Each line from the one containing "Write part 2" through the one containing "return tree" is to be retyped exactly, both end lines included, and all other lines left out.

---- TASK INPUT

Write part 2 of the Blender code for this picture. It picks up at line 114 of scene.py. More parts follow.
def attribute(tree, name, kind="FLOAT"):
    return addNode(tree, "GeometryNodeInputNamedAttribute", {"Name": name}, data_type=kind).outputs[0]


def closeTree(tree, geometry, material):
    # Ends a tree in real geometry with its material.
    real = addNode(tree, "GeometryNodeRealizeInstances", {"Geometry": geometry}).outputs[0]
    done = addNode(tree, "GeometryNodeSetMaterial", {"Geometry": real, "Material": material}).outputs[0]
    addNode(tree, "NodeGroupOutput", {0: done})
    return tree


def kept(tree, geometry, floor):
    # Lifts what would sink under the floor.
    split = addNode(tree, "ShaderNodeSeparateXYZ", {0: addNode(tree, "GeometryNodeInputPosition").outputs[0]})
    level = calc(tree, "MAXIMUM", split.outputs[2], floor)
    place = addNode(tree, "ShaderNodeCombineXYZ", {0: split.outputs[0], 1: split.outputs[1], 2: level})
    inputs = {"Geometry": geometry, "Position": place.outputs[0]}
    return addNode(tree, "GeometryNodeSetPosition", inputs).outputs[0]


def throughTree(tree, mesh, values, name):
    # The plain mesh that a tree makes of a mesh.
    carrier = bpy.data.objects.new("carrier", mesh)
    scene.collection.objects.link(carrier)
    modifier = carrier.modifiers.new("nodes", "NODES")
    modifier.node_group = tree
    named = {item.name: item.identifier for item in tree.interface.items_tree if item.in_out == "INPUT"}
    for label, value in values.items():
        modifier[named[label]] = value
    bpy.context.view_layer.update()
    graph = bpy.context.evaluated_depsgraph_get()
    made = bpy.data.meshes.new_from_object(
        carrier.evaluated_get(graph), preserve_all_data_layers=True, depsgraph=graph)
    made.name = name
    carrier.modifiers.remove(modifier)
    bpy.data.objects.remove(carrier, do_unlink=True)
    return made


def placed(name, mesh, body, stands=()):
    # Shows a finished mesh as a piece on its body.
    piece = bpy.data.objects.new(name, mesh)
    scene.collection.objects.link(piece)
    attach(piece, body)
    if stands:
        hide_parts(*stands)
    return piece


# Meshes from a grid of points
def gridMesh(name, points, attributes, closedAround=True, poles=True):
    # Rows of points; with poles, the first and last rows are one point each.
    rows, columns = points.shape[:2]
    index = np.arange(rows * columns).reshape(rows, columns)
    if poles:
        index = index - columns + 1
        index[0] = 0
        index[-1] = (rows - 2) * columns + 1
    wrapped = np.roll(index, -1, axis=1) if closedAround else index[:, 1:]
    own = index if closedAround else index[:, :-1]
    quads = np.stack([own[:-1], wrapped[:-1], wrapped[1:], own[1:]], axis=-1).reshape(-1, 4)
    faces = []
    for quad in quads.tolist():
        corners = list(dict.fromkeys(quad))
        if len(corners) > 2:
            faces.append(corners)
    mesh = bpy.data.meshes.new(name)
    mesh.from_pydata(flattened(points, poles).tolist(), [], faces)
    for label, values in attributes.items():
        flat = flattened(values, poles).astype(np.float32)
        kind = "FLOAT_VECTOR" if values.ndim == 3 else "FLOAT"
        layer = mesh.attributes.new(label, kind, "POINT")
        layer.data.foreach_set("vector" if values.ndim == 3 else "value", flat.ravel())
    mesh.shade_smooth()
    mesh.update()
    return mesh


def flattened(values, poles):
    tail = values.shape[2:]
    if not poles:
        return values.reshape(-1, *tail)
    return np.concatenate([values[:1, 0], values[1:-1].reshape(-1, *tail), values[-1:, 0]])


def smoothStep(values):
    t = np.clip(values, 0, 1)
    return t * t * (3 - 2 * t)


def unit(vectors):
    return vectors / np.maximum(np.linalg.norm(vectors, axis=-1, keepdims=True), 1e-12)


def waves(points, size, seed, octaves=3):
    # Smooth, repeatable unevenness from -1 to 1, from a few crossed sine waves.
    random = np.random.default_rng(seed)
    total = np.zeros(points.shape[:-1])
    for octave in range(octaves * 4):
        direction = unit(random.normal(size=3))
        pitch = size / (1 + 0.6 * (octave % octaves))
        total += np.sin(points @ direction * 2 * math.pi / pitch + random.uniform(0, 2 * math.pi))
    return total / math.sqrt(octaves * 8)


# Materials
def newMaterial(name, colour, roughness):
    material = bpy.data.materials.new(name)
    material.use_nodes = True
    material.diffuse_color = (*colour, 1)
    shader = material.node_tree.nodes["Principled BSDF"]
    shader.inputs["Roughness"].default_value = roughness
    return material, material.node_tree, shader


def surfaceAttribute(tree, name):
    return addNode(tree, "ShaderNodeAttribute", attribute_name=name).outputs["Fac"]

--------
---- TASK INPUT

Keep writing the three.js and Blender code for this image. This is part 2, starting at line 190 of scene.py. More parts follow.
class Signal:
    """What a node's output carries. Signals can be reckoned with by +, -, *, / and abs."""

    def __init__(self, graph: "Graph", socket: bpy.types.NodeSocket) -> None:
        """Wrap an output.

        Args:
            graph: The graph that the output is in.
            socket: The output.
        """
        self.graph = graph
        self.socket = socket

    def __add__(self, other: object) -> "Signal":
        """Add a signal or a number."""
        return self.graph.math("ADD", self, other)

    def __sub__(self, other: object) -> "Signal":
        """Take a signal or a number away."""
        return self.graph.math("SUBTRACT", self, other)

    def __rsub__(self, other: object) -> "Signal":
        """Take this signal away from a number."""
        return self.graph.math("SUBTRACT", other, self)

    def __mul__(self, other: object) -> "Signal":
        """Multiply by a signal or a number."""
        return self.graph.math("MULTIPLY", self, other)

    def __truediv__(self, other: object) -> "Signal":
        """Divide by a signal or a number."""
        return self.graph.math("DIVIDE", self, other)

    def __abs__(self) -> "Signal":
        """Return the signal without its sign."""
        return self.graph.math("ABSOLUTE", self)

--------

TASK OUTPUT
Write part 2 of the Blender code for this picture. It picks up at line 114 of scene.py. More parts follow.
def attribute(tree, name, kind="FLOAT"):
    return addNode(tree, "GeometryNodeInputNamedAttribute", {"Name": name}, data_type=kind).outputs[0]


def closeTree(tree, geometry, material):
    # Ends a tree in real geometry with its material.
    real = addNode(tree, "GeometryNodeRealizeInstances", {"Geometry": geometry}).outputs[0]
    done = addNode(tree, "GeometryNodeSetMaterial", {"Geometry": real, "Material": material}).outputs[0]
    addNode(tree, "NodeGroupOutput", {0: done})
    return tree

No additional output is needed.